Data listing
+---+
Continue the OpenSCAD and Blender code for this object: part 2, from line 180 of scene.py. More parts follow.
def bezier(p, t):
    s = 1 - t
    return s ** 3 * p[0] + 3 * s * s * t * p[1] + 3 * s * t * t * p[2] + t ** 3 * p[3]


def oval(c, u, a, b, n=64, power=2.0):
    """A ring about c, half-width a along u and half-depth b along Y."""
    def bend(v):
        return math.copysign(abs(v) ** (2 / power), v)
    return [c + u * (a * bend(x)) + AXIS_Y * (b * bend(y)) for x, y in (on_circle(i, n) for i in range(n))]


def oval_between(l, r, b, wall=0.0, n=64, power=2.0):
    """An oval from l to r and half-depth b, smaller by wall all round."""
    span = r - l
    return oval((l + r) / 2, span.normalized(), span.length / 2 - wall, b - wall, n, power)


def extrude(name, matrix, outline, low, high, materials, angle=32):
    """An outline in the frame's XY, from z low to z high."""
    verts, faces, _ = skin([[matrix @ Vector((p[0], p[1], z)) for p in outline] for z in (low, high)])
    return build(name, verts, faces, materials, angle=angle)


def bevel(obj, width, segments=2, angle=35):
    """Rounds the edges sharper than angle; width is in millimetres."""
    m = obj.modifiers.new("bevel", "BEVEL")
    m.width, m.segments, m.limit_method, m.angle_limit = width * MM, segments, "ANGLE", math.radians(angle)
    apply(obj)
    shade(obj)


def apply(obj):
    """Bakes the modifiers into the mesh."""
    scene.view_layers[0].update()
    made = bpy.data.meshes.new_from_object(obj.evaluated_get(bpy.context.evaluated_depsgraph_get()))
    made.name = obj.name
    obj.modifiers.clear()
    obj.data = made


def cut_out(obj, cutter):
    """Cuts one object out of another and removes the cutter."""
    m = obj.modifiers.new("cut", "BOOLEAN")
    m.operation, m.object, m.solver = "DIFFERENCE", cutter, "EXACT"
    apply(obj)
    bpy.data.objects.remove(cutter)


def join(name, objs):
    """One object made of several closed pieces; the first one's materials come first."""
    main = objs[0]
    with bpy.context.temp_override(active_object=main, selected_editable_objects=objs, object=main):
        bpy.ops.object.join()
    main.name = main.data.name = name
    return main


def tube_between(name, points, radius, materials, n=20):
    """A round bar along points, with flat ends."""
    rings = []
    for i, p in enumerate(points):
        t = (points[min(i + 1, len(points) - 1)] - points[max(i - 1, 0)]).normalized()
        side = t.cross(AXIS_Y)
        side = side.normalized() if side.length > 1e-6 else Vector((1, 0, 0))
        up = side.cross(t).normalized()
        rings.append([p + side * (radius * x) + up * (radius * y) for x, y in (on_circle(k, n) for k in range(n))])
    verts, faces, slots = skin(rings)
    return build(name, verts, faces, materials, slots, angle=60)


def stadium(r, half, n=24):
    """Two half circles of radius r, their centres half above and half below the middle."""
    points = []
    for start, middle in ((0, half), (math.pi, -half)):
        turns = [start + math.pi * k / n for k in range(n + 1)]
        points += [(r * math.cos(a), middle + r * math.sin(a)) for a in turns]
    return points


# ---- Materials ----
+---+
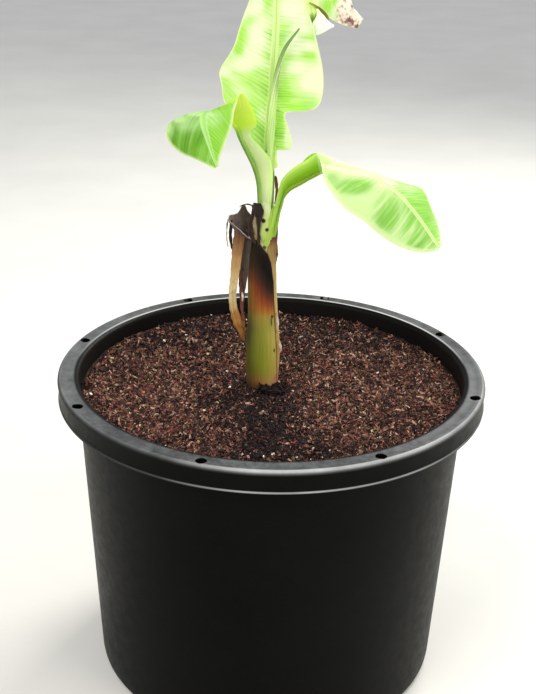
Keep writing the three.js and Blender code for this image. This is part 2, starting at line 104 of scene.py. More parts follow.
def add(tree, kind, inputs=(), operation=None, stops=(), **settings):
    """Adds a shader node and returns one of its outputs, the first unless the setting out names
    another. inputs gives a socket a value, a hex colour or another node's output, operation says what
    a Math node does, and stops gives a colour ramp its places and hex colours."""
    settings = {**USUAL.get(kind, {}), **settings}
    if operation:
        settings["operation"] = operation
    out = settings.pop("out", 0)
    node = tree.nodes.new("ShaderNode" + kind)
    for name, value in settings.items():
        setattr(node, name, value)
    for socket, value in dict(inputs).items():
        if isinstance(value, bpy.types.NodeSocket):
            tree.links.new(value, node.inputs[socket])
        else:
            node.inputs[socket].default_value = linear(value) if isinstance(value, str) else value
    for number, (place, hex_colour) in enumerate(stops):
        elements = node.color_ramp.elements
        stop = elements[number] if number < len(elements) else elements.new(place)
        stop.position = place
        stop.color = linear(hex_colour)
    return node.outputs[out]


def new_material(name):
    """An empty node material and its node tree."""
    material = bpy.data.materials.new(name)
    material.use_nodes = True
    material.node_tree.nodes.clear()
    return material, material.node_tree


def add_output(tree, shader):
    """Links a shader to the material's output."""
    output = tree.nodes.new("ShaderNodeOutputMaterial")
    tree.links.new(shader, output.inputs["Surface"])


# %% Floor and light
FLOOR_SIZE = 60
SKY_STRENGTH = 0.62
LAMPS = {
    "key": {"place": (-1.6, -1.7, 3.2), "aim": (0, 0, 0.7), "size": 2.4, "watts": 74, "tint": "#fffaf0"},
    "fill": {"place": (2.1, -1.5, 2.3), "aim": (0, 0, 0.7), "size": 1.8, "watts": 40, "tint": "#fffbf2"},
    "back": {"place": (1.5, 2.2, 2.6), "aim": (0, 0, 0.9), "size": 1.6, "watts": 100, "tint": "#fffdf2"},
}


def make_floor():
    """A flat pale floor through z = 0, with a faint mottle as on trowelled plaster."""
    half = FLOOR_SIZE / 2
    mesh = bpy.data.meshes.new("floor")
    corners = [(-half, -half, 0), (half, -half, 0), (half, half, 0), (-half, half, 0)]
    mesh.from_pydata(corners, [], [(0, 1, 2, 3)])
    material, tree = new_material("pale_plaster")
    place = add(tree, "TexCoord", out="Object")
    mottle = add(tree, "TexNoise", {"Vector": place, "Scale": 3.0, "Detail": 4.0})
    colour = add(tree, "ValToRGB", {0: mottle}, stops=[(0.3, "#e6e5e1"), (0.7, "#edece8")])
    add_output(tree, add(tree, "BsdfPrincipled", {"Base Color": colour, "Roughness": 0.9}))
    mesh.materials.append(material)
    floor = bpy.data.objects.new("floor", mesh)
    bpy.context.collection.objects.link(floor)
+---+
= Short exercise =
Gather all lines where the word "part" appears.

= Exercise output =
Continue the OpenSCAD and Blender code for this object: part 2, from line 180 of scene.py. More parts follow.
Keep writing the three.js and Blender code for this image. This is part 2, starting at line 104 of scene.py. More parts follow.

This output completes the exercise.